### What the task requires
Below is a set of records; restate each one word for word.

Records contained in a dataset:
□ □ □ □ □ □ □

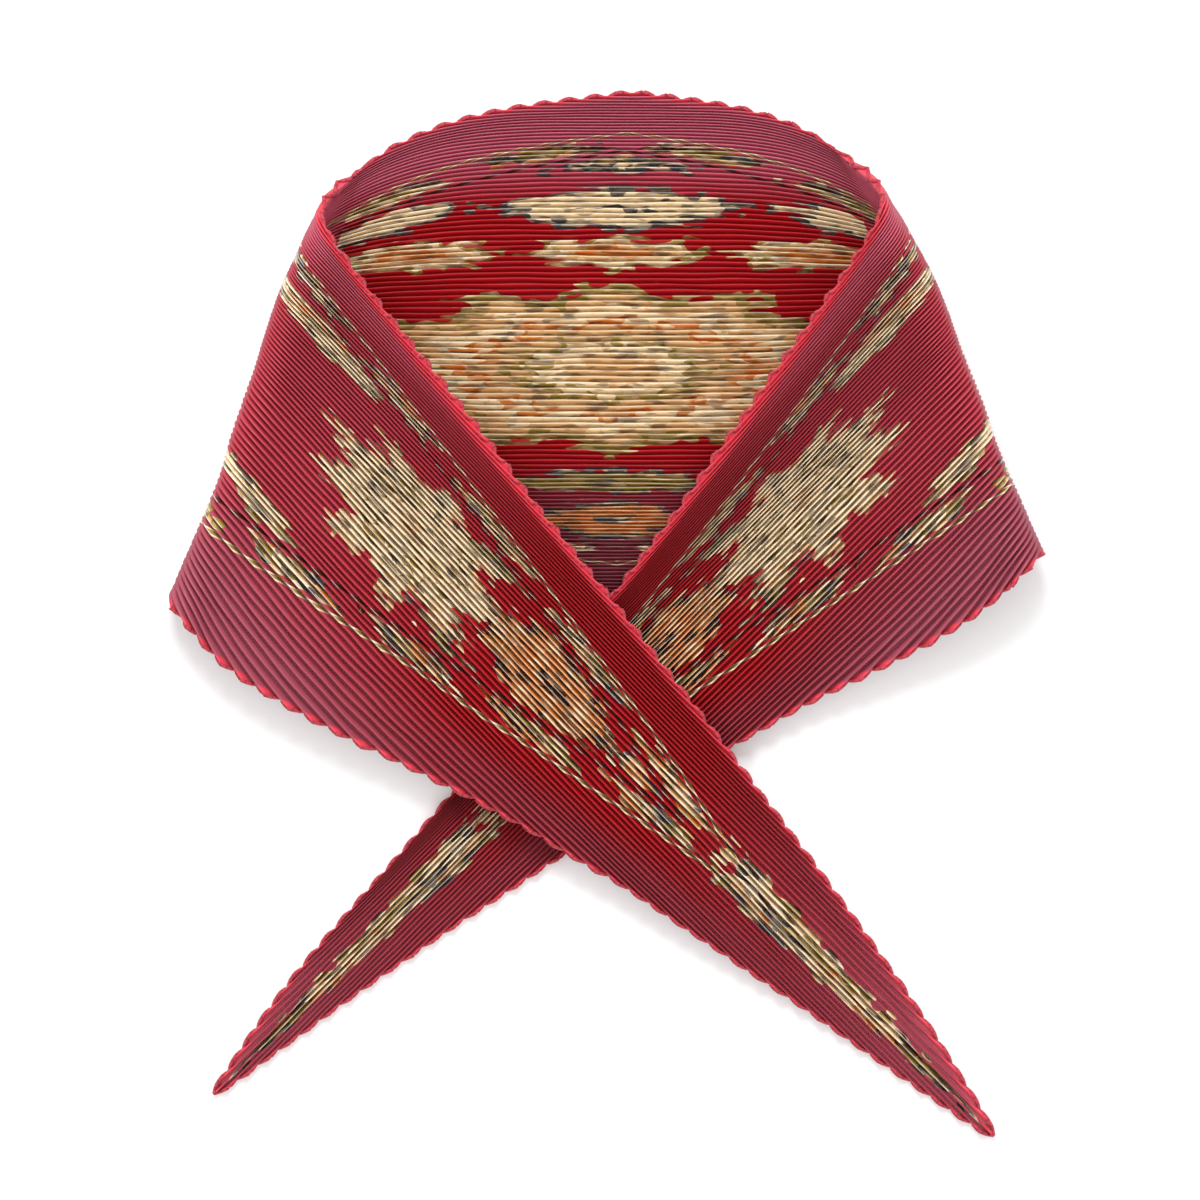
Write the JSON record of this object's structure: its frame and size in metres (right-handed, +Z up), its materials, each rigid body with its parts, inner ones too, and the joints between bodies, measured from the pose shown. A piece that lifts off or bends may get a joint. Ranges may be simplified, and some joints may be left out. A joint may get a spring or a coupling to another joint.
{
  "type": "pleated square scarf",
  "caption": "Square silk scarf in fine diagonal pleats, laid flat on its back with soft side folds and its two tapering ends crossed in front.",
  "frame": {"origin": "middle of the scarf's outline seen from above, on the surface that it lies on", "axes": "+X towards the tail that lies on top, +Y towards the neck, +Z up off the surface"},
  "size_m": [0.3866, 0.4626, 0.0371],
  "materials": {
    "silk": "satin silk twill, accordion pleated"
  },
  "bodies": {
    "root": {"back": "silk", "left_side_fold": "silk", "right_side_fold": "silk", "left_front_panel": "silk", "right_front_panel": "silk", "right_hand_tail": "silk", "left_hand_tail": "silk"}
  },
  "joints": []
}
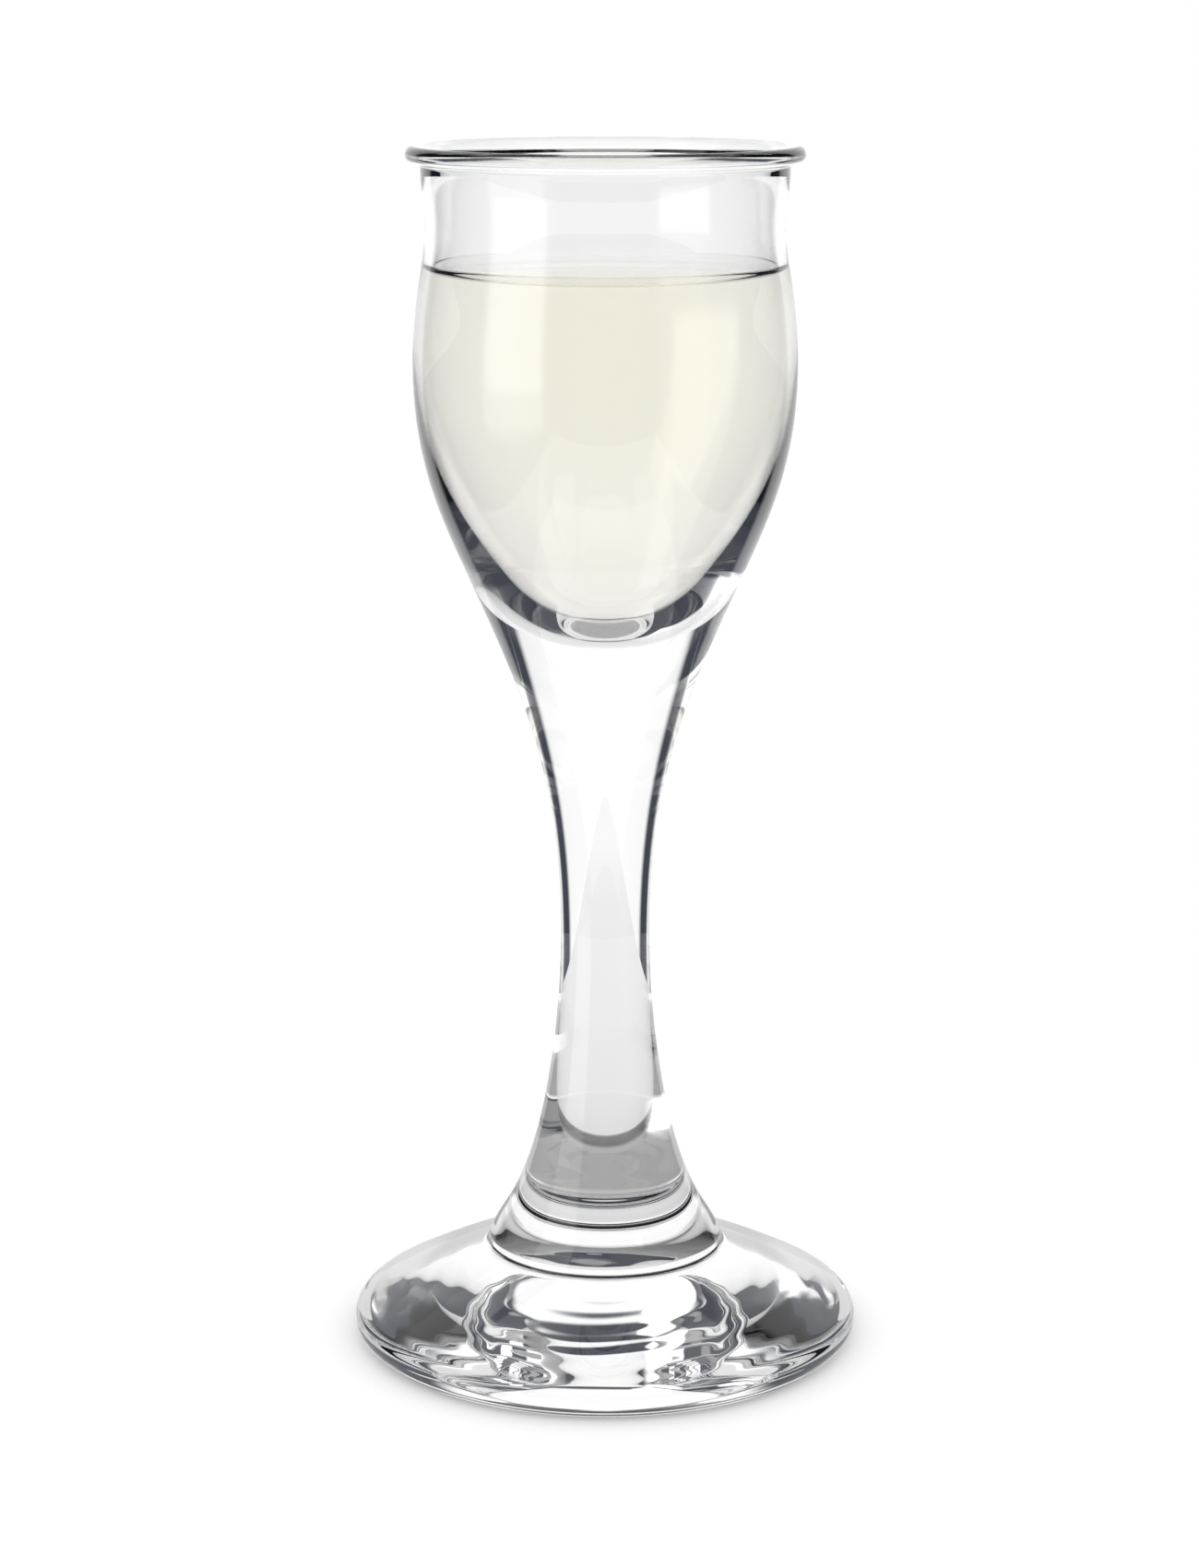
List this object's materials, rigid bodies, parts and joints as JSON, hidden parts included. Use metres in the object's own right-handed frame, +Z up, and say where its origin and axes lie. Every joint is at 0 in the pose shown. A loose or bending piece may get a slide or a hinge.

□ □ □ □ □ □ □

### Worked solution
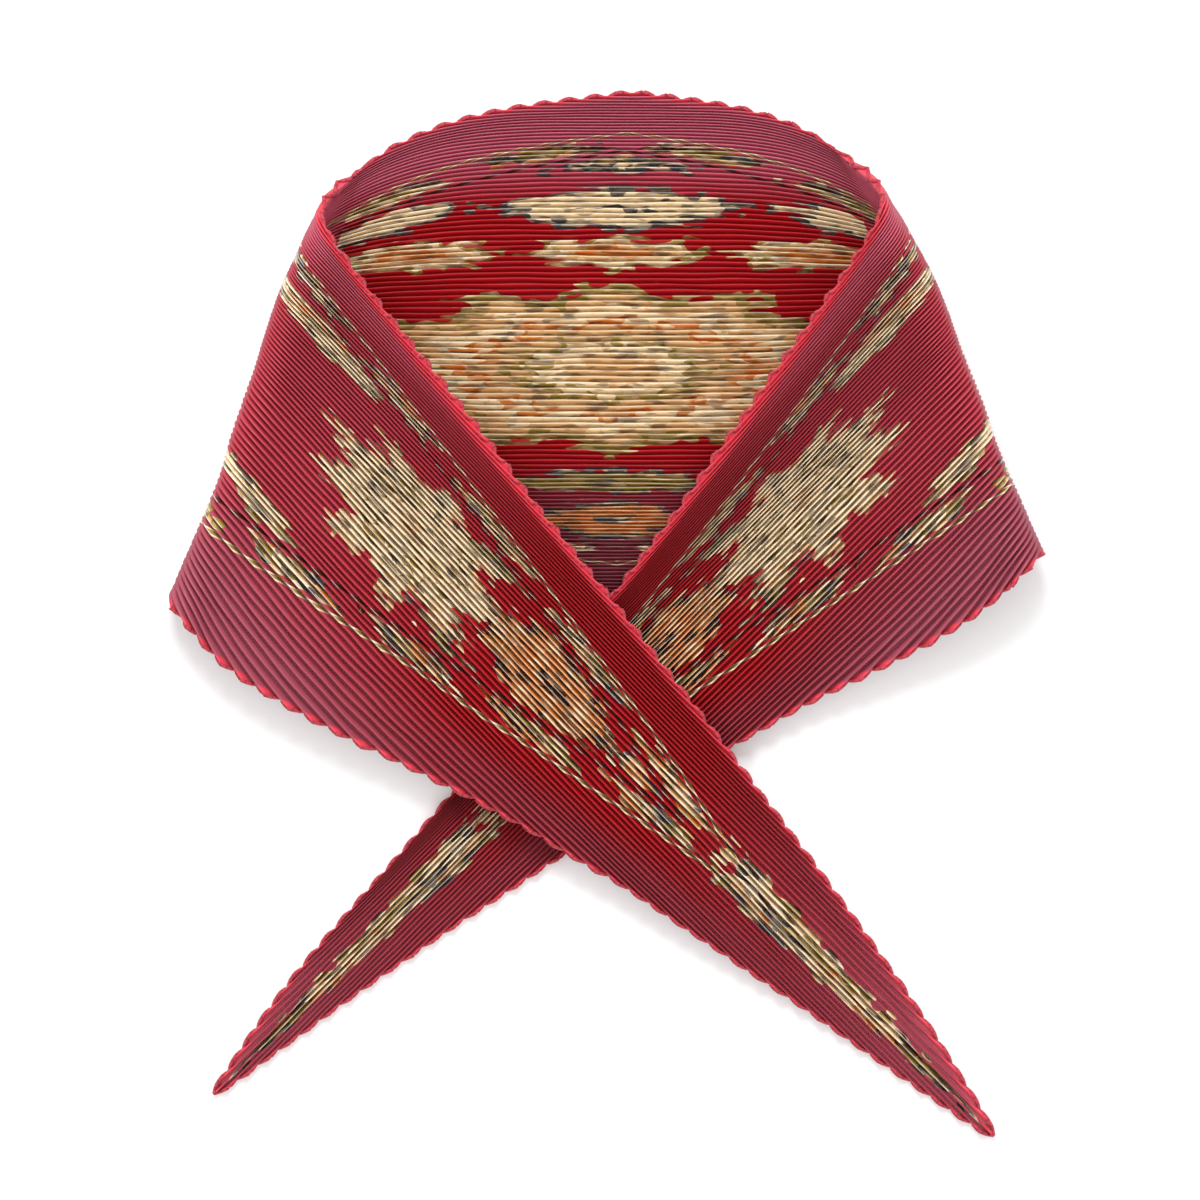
Write the JSON record of this object's structure: its frame and size in metres (right-handed, +Z up), its materials, each rigid body with its parts, inner ones too, and the joints between bodies, measured from the pose shown. A piece that lifts off or bends may get a joint. Ranges may be simplified, and some joints may be left out. A joint may get a spring or a coupling to another joint.
{
  "type": "pleated square scarf",
  "caption": "Square silk scarf in fine diagonal pleats, laid flat on its back with soft side folds and its two tapering ends crossed in front.",
  "frame": {"origin": "middle of the scarf's outline seen from above, on the surface that it lies on", "axes": "+X towards the tail that lies on top, +Y towards the neck, +Z up off the surface"},
  "size_m": [0.3866, 0.4626, 0.0371],
  "materials": {
    "silk": "satin silk twill, accordion pleated"
  },
  "bodies": {
    "root": {"back": "silk", "left_side_fold": "silk", "right_side_fold": "silk", "left_front_panel": "silk", "right_front_panel": "silk", "right_hand_tail": "silk", "left_hand_tail": "silk"}
  },
  "joints": []
}
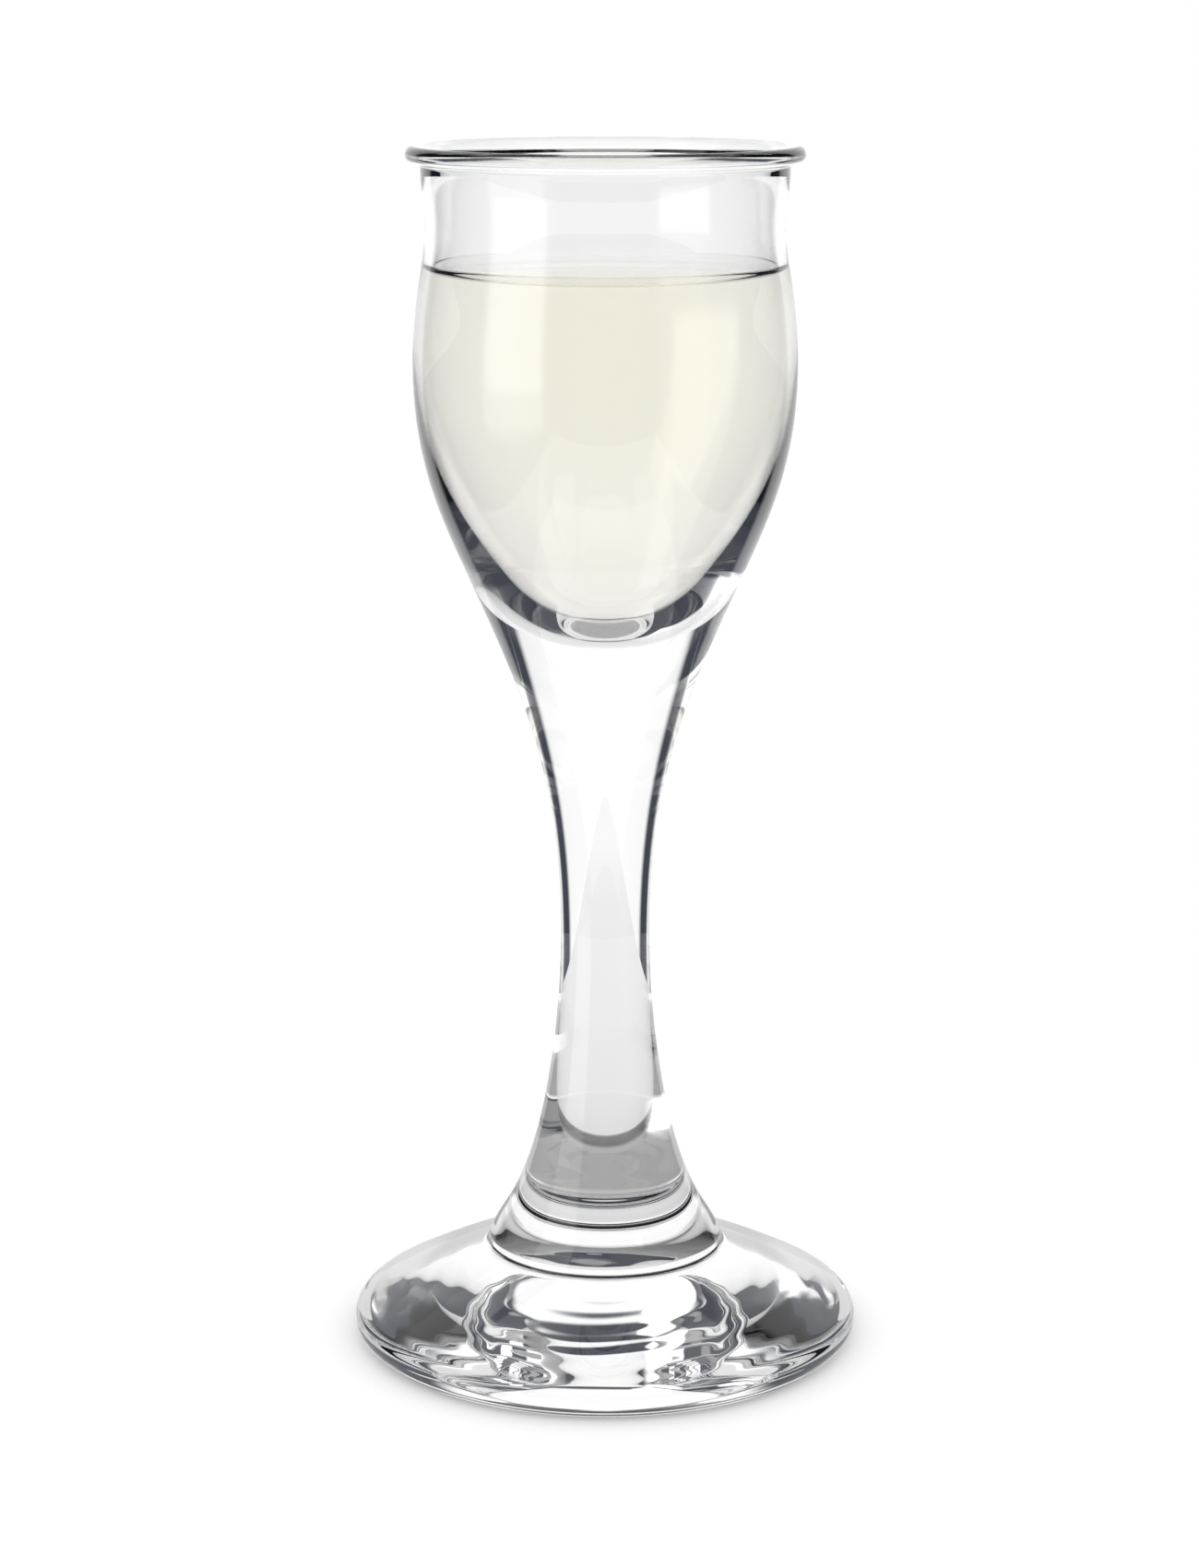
List this object's materials, rigid bodies, parts and joints as JSON, hidden parts included. Use metres in the object's own right-handed frame, +Z up, and say where its origin and axes lie. Every joint is at 0 in the pose shown. A loose or bending piece may get a slide or a hinge.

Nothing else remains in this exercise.